_Task to carry out_:
Please give the listing again in its entirety, exactly as written.

━━━━

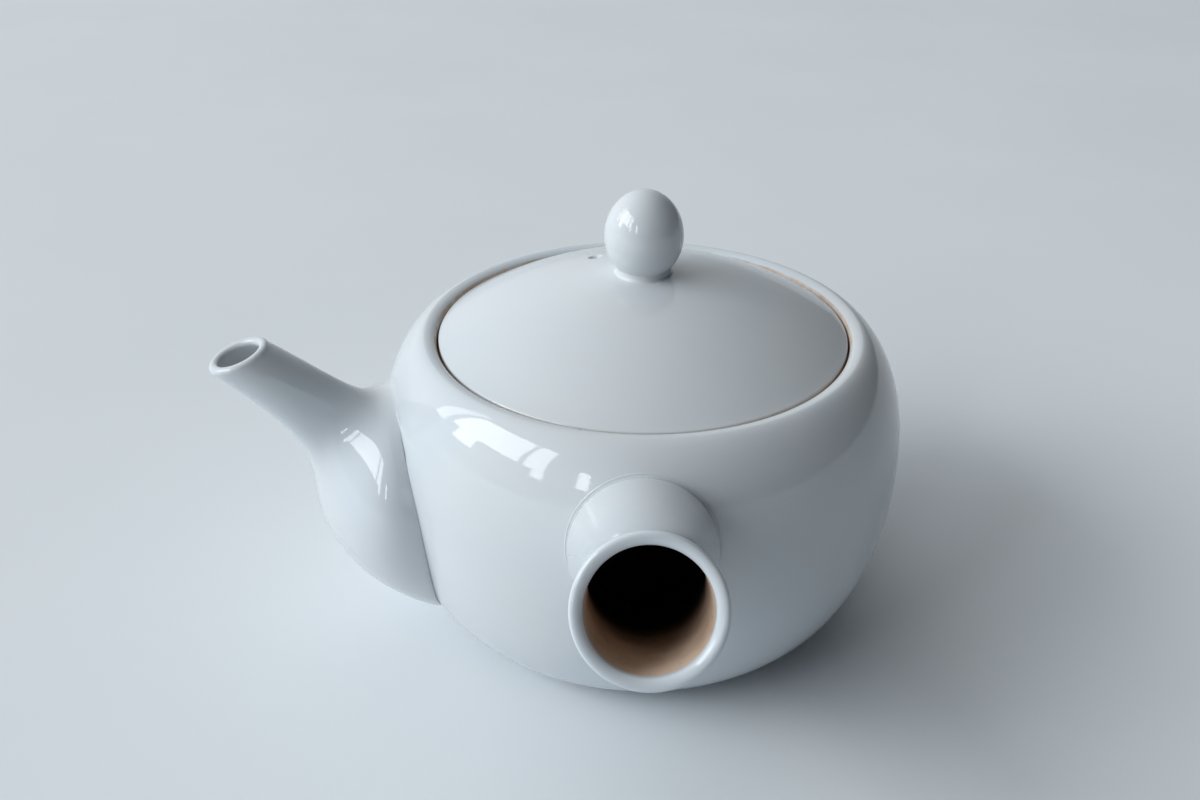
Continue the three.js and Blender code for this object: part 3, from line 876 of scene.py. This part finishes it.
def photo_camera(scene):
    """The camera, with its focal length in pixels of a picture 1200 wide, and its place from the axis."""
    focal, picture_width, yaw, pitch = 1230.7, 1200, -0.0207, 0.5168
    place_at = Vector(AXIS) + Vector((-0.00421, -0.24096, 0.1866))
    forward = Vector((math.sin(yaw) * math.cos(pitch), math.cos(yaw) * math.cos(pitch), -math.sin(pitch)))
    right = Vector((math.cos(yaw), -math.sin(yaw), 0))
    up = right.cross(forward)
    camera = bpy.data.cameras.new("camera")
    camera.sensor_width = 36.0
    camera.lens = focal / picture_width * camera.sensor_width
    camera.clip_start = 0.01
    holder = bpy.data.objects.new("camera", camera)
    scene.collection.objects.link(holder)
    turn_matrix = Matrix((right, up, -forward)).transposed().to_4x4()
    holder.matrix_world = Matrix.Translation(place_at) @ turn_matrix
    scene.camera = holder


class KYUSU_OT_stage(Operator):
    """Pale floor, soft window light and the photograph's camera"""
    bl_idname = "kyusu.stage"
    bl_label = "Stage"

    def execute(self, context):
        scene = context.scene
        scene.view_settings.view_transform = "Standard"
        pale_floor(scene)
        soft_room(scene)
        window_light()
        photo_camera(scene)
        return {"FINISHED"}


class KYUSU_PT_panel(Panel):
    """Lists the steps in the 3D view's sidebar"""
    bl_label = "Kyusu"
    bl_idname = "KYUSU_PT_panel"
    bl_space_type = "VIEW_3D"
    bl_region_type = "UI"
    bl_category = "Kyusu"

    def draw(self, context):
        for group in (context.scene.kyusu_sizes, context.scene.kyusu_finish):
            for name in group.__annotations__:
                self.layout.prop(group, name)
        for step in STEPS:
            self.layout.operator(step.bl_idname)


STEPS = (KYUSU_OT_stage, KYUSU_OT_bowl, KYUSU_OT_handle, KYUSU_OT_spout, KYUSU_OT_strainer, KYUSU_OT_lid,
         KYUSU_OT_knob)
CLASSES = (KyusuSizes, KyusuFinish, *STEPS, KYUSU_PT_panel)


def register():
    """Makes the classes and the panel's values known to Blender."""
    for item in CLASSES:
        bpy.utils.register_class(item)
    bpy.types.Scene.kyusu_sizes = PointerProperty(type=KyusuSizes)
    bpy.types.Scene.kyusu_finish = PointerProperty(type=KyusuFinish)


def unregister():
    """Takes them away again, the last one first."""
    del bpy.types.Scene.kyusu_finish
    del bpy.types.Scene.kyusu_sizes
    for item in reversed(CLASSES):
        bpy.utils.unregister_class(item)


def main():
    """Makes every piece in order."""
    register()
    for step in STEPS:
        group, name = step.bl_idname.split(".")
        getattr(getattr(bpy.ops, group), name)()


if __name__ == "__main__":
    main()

━━━━

_Result_:
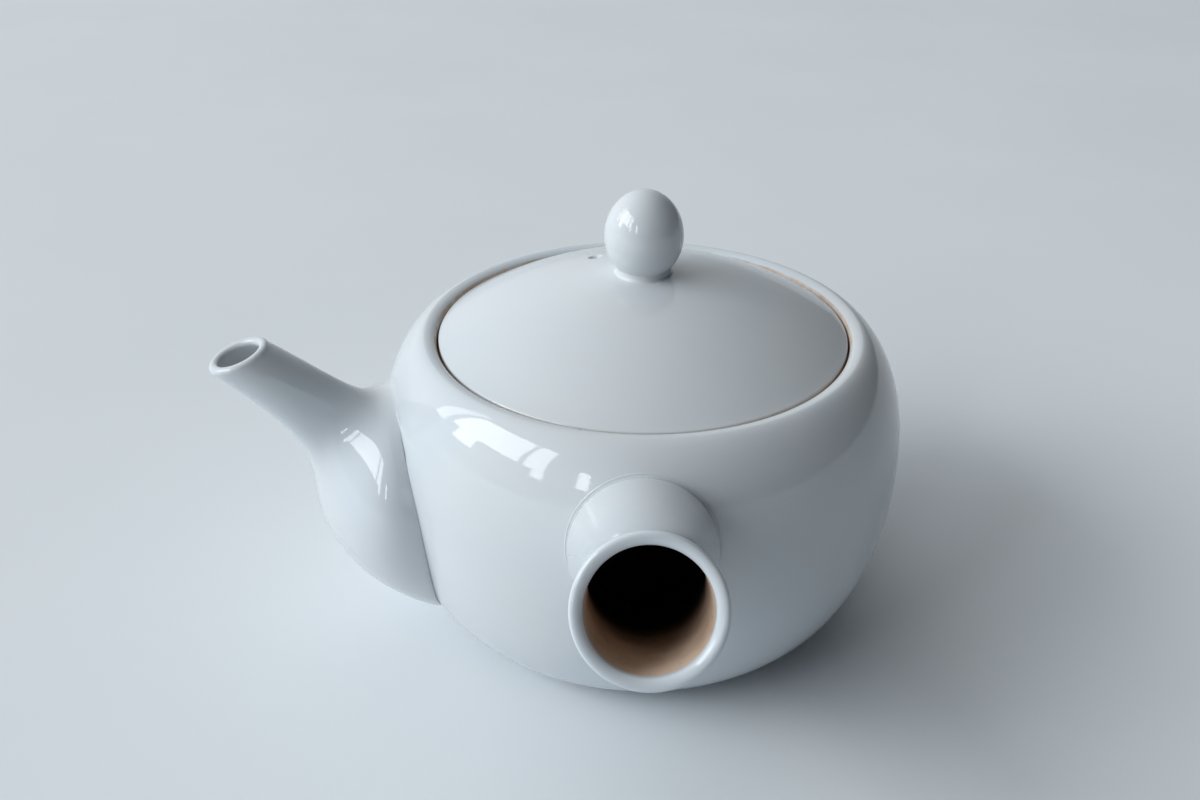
Continue the three.js and Blender code for this object: part 3, from line 876 of scene.py. This part finishes it.
def photo_camera(scene):
    """The camera, with its focal length in pixels of a picture 1200 wide, and its place from the axis."""
    focal, picture_width, yaw, pitch = 1230.7, 1200, -0.0207, 0.5168
    place_at = Vector(AXIS) + Vector((-0.00421, -0.24096, 0.1866))
    forward = Vector((math.sin(yaw) * math.cos(pitch), math.cos(yaw) * math.cos(pitch), -math.sin(pitch)))
    right = Vector((math.cos(yaw), -math.sin(yaw), 0))
    up = right.cross(forward)
    camera = bpy.data.cameras.new("camera")
    camera.sensor_width = 36.0
    camera.lens = focal / picture_width * camera.sensor_width
    camera.clip_start = 0.01
    holder = bpy.data.objects.new("camera", camera)
    scene.collection.objects.link(holder)
    turn_matrix = Matrix((right, up, -forward)).transposed().to_4x4()
    holder.matrix_world = Matrix.Translation(place_at) @ turn_matrix
    scene.camera = holder


class KYUSU_OT_stage(Operator):
    """Pale floor, soft window light and the photograph's camera"""
    bl_idname = "kyusu.stage"
    bl_label = "Stage"

    def execute(self, context):
        scene = context.scene
        scene.view_settings.view_transform = "Standard"
        pale_floor(scene)
        soft_room(scene)
        window_light()
        photo_camera(scene)
        return {"FINISHED"}


class KYUSU_PT_panel(Panel):
    """Lists the steps in the 3D view's sidebar"""
    bl_label = "Kyusu"
    bl_idname = "KYUSU_PT_panel"
    bl_space_type = "VIEW_3D"
    bl_region_type = "UI"
    bl_category = "Kyusu"

    def draw(self, context):
        for group in (context.scene.kyusu_sizes, context.scene.kyusu_finish):
            for name in group.__annotations__:
                self.layout.prop(group, name)
        for step in STEPS:
            self.layout.operator(step.bl_idname)


STEPS = (KYUSU_OT_stage, KYUSU_OT_bowl, KYUSU_OT_handle, KYUSU_OT_spout, KYUSU_OT_strainer, KYUSU_OT_lid,
         KYUSU_OT_knob)
CLASSES = (KyusuSizes, KyusuFinish, *STEPS, KYUSU_PT_panel)


def register():
    """Makes the classes and the panel's values known to Blender."""
    for item in CLASSES:
        bpy.utils.register_class(item)
    bpy.types.Scene.kyusu_sizes = PointerProperty(type=KyusuSizes)
    bpy.types.Scene.kyusu_finish = PointerProperty(type=KyusuFinish)


def unregister():
    """Takes them away again, the last one first."""
    del bpy.types.Scene.kyusu_finish
    del bpy.types.Scene.kyusu_sizes
    for item in reversed(CLASSES):
        bpy.utils.unregister_class(item)


def main():
    """Makes every piece in order."""
    register()
    for step in STEPS:
        group, name = step.bl_idname.split(".")
        getattr(getattr(bpy.ops, group), name)()


if __name__ == "__main__":
    main()